Short films by people who live, study or work in the area will start Friday night’s programme and a locally-produced version of Midsummer’s Night’s Dream, featuring the talents of local children will be shown on Saturday.

The festival will close with a free party featuring DJ’s and live visuals at the Corsica Arts Club. Entry is by invitation only – email for info on how to get a ticket.

Elefest is organised by Neon (New Elephant Open Network), a voluntary organisation that aims to keep the creativity of local people at the heart of the Elephant and Castle’s regeneration. It has been funded by Film London, Elephant Links and South East London Community Foundation.

For more information on Elefest, please contact Orla Delargy on 07740 902 386 or Rob Wray on 0778 869 2137.

• The first ever Elefest was held in November 2003
• Full programme for this year's festival below



7pm Three short films
The premier of three shorts films made by local residents specifically for the festival in a series of workshops facilitated by the INTO project.

8pm Modern Times: 1936, USA, Cert U, 83mins. Dir: Charlie Chaplin.
A keen social satire and one of the Chaplin greats, this is one of the funniest movies ever made. As relevant today as when it was made.


7pm Southwark TV
Southwark TV presents a selection of work made as part of their community media project.

8:30pm: Heritage: 2003, Nigeria, Cert 12, 90mins. Dir: Ladi Ladebo
This brand new Nigerian film combines both documentary and fictional styles to explore the issue of the illegal smuggling of African artefacts on to the international art market. This violation of Africa’s heart and soul, conducted by Europeans but tolerated by African leaders, becomes a metaphor for the wider problems plaguing parts of Africa.

FRIDAY 16 JULY (Doors open 7pm)

7pm: Shorts films made by film/video makers who live work or study in Southwark

9:15: The Italian Job: 1969, UK, Cert PG, 100mins. Dir: Peter Collinson
Featuring Michael Caine, a fleet of Mini Coopers and a bank heist in Italy. A rare chance to see it on the Big Screen! Need we say more?

SATURDAY 17 JULY (Doors open 11:30am)

12pm: The Children’s Midsummer Nights Tale: 2001, UK, Cert U, 115mins. Dir: Christine Edzard

Rotherhithe-based Sands Films’ production of the classic William Shakespeare play “A midsummer night’s dream” performed by local schoolchildren.

2:15 pm Naioree (Return of the Bride) 2001, Bangladesh, Cert tbc, 100mins, Dir: Tauquir Ahmed

The story of Piari a rural lady who falls in love with a flute player called Mona, who has a lower financial and social status. One night they run away and get married, the village cant accept the union and force them to leave the locality. Eventually she returns to the village but finds that coming home is not as easy as she thought.


4:15pm: I Could Read The Sky: 1999, Ireland/UK, Cert 15, 86mins.
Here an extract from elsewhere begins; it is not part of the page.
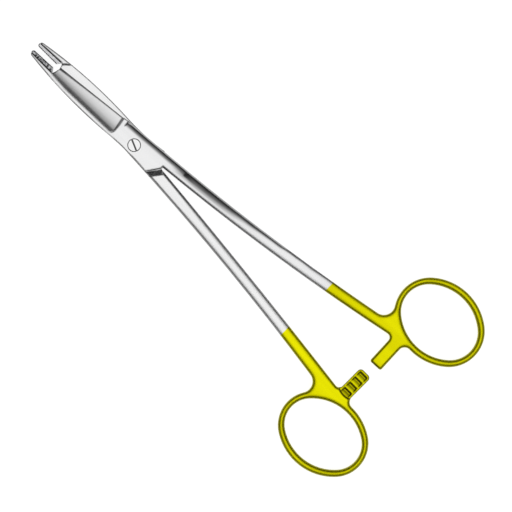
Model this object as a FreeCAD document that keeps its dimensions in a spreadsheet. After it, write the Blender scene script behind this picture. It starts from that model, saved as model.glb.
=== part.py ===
import FreeCAD, Part
import math
import os
import re

import Sketcher
from FreeCAD import Placement, Rotation, Vector

# A needle holder whose jaws are followed by short suture-scissor blades.
#
# Both halves are drawn closed and in one drawing frame: X runs along the instrument towards the
# tips, the line on which the gripping faces meet is y = 0, a half's own finger ring lies at -Y, its
# own jaw at +Y, and its outer face looks up. z = 0 is the plane on which the two halves slide. The
# front half is used as drawn, and the back half is the same drawing turned over about X. Each one
# is then turned about the screw by half of the opening at rest, and lifted, so that the part's
# origin is on the screw's axis at the underside of the joint.

# All lengths are millimetres and all angles degrees.
SIZES = [
    # how far the instrument stands open, and where its screw is
    ("rest_opening", 2.25, "angle between the halves as it lies"),
    ("pivot_offset", 0.8, "screw centre to the closing line"),
    ("lap_gap", 0.04, "running gap between the two sliding faces"),
    ("overcut", 1.0, "how far a cutting outline runs out of the metal"),
    # thickness of the forgings, as half thicknesses about the sliding plane
    ("joint_half", 2.6, "half thickness at the joint"),
    ("ring_half", 1.6, "half thickness at the finger rings"),
    ("tip_half", 1.7, "half thickness at the jaw tips"),
    ("taper_start", 12.0, "screw to the start of the shank's taper"),
    ("taper_end", 88.0, "screw to the end of the shank's taper"),
    ("jaw_taper_start", 28.0, "screw to the start of the jaw's taper"),
    # joint
    ("joint_front", 6.4, "screw to the start of the blade forging"),
    ("joint_out", 3.7, "closing line to the shank's outer edge at the joint front"),
    ("joint_across", 3.85, "closing line to the blade's back at the joint front"),
    ("joint_waist", 3.95, "closing line to the far edge beside the screw"),
    ("joint_waist_place", 1.0, "screw to that place, towards the rings"),
    ("lap_end_outer", 8.25, "screw to the lap end at the far edge"),
    ("lap_end_inner", 11.4, "screw to the lap end at the closing line"),
    ("lap_end_width", 4.7, "closing line to the lap end's outer corner"),
    ("lap_end_corner", 0.45, "closing line to the lap end's inner corner"),
    ("lap_corner_round", 0.5, "rounding of the lap end's outer corner"),
    ("shoulder_gap", 0.12, "lap end to the other half's shoulder, closed"),
    ("shoulder_slope", 1.6, "run of the sloping shoulder"),
    ("crotch_gap", 0.08, "each shank to the closing line at its root"),
    # shanks, each half with its own bow
    ("shank_mid", 45.0, "screw to the middle station of the outer edge"),
    ("front_mid_out", 6.6, "closing line to the outer edge there"),
    ("back_mid_out", 7.4, "closing line to the outer edge there"),
    ("shank_end", 104.0, "screw to where the outer edge meets the ring's middle"),
    ("front_end_out", 14.0, "closing line to the outer edge there"),
    ("back_end_out", 15.05, "closing line to the outer edge there"),
    ("inner_mid", 50.0, "screw to the middle station of the inner edge"),
    ("front_mid_in", 3.0, "closing line to the inner edge there"),
    ("back_mid_in", 3.95, "closing line to the inner edge there"),
    ("front_end_in", 9.95, "closing line to the inner edge at the arm"),
    ("back_end_in", 10.1, "closing line to the inner edge at the arm"),
    # finger rings
    ("front_ring_x", 110.1, "screw to the ring's centre"),
    ("back_ring_x", 107.9, "screw to the ring's centre"),
    ("front_ring_y", 23.55, "closing line to the ring's centre"),
    ("back_ring_y", 23.75, "closing line to the ring's centre"),
    ("front_hole_long", 27.2, "finger hole along the instrument"),
    ("back_hole_long", 26.9, "finger hole along the instrument"),
    ("front_hole_wide", 21.3, "finger hole across the instrument"),
    ("back_hole_wide", 20.4, "finger hole across the instrument"),
    ("front_ring_tilt", -1.0, "turn of the oval"),
    ("back_ring_tilt", -7.0, "turn of the oval"),
    ("oval_fullness", 1.07, "end radius of the ovals, as a multiple of a true ellipse's"),
    ("band_end", 2.0, "width of the ring's band at the ends of the oval"),
    ("band_side", 2.3, "width of the ring's band at the sides of the oval"),
    ("junction_round", 3.6, "hollow corner between shank and ring"),
    # ratchet arms
    ("front_arm_x", 104.3, "screw to the middle of the arm"),
    ("back_arm_x", 103.8, "screw to the middle of the arm"),
    ("arm_width", 4.6, "width of the ratchet arm"),
    ("front_arm_reach", 0.6, "end of the arm past the closing line"),
    ("back_arm_reach", -0.2, "end of the arm past the closing line"),
    ("front_arm_round", 0.7, "corners of the arm's end"),
    ("back_arm_round", 1.3, "corners of the arm's end"),
    ("arm_gap", 0.1, "running gap between the two arms"),
    ("arm_root", 10.4, "closing line to the step at the arm's root"),
    ("arm_root_bow", 0.4, "bow of that step"),
    ("arm_shank_round", 1.5, "hollow corner between arm and shank"),
    ("arm_ring_round", 2.2, "hollow corner between arm and ring"),
    ("tooth_pitch", 2.35, "pitch of the ratchet teeth"),
    ("tooth_depth", 0.7, "depth of the ratchet teeth"),
    ("tooth_count", 4.0, "gaps in the ratchet"),
    ("tooth_catch", 0.6, "run of a tooth's steep side"),
    ("tooth_slide", 1.5, "run of a tooth's gentle side"),
    ("tooth_first", 0.75, "end of the arm to the first tooth gap"),
    ("tooth_rail_near", 1.0, "rail beside the teeth, on the side of the joint"),
    ("tooth_rail_far", 0.5, "rail beside the teeth, on the far side"),
    # broken edges, and the bevel along the outer edge of joint and shank
    ("outer_edge", 0.6, "chamfer round the outer face"),
    ("sliding_edge", 0.65, "chamfer round the sliding side"),
    ("hole_edge", 0.7, "chamfer round the finger hole"),
    ("lap_edge", 0.25, "chamfer of the lap end and the joint's far edge"),
    ("bevel_width", 2.2, "width of the bevel at the joint"),
    ("bevel_drop", 1.3, "how far it falls at the outer edge"),
    ("jaw_round", 0.5, "rounding of the outer edges of blade and jaw"),
    # blades
    ("edge_rear", 3.3, "cutting edge past the closing line, at the joint"),
    ("edge_rear_place", 8.9, "screw to that place"),
    ("edge_front", 1.6, "cutting edge past the closing line, at the blade's end"),
    ("blade_end", 34.0, "screw to the blade's end at the cutting edge"),
    ("blade_end_lean", 0.6, "slant of the blade's end"),
    ("blade_back_place", 28.0, "screw to the middle station of the back"),
    ("blade_back", 3.75, "closing line to the back there"),
    ("edge_thickness", 0.45, "blade thickness at the cutting edge"),
    ("hone_land", 0.1, "upright land left at the cutting edge"),
    ("hone_slope", 45.0, "slope of the honed edge"),
    ("facet_rear", 7.7, "screw to the rear end of the hollow-ground face"),
    ("facet_bow", 1.0, "bow of that rear end"),
    ("facet_rim", 3.1, "closing line to the rim of the hollow-ground face"),
    ("facet_flank", 0.3, "how far the wheel's flank stands outside the rim"),
    ("facet_lean", 1.0, "turn of the rim towards the closing line"),
    ("facet_low", 3.0, "closing line to the deepest line of the hollow"),
    ("facet_corner", 1.7, "rounded corner between its rear end and its rim"),
    ("facet_end_slope", 18.0, "slope of its rear end from upright"),
    # jaws and their hard inserts
    ("jaw_length", 44.5, "screw to the jaw tip"),
    ("nose_out", 1.2, "outer rounding of the jaw's nose"),
    ("nose_in", 0.8, "rounding of the nose at the gripping face"),
    ("nose_lean", 20.0, "lean of the jaw's outer edge where the nose begins"),
    ("jaw_start", 34.9, "screw to the jaw's rear wall near the closing line"),
    ("jaw_step_foot", 0.8, "closing line to where the rear wall starts to fall back"),
    ("jaw_step_width", 2.7, "closing line to the outer end of the rear wall"),
    ("jaw_step_bow", 0.7, "how far the rear wall falls back halfway"),
    ("jaw_step_back", 1.8, "how far the rear wall falls back at its outer end"),
    ("insert_rear", 36.15, "screw to the rear end of the gripping face"),
    ("insert_slant", 1.1, "slant of the insert's rear end"),
    ("insert_thick_rear", 1.6, "insert thickness at its rear"),
    ("insert_thick_tip", 1.25, "insert thickness at the tip"),
    ("seam_chamfer", 0.3, "broken edge of the insert along its seam"),
    ("serration_pitch", 0.8, "pitch of the cross-cut gripping face"),
    ("serration_depth", 0.2, "depth of its grooves"),
    ("serration_width", 0.5, "width of a groove at the face"),
    ("long_groove_count", 5.0, "grooves that run along the gripping face"),
    # screw
    ("head_width", 4.3, "diameter of the screw's head"),
    ("head_height", 1.1, "height of the screw's head"),
    ("head_sink", 0.05, "head below the face of the joint"),
    ("journal_width", 3.0, "diameter of the plain part of the screw"),
    ("journal_gap", 0.03, "radial running gap round screw and head"),
    ("seat_gap", 0.03, "gap under the head and under the journal"),
    ("thread_width", 2.5, "diameter of the threaded end"),
    ("slot_width", 0.55, "width of the screwdriver slot"),
    ("slot_depth", 0.5, "depth of the screwdriver slot"),
    ("slot_turn", -24.6, "direction of the slot"),
    ("end_chamfer", 0.25, "chamfer of the screw's end and head"),
]
NAMES = {name for name, _, _ in SIZES}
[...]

Dir: Nicola Bruce
Packed with literary and cinematic allusion, this is a beautiful and haunting film. An Irishman recalls his life from a rural upbringing on the west coast of Ireland to a bedsit in London. The fragments and textures of a man's life and memories unfold to a dynamic soundtrack.

6:15pm: La Primera Noche (First Night): 2003, Colombia, 90 mins. Dir: Luis Albert Restrepo, Alberto Amaya
The First Night is a love story, which takes place in the heart of a society that has been shattered by war, violence and ignorance. Over the last 15 years, two million peasants in Colombia have been forced off their lands. Most of them have moved to big cities finding themselves in unfortunate economic, sociological and cultural conditions.

8:15pm: Babylon: 1980, UK, Cert 18, 95mins. Dir: Franco Rosso
A potent mix of music and social commentary Babylon presents a portrait of the young black community in London that differs from the tabloid stereotype. This is a story of ordinary young black guys at the sharp end of inner city survival, their lives hemmed in by the predictability of poverty, disillusion and the randomness of violence that can erupt at any time. A cult classic!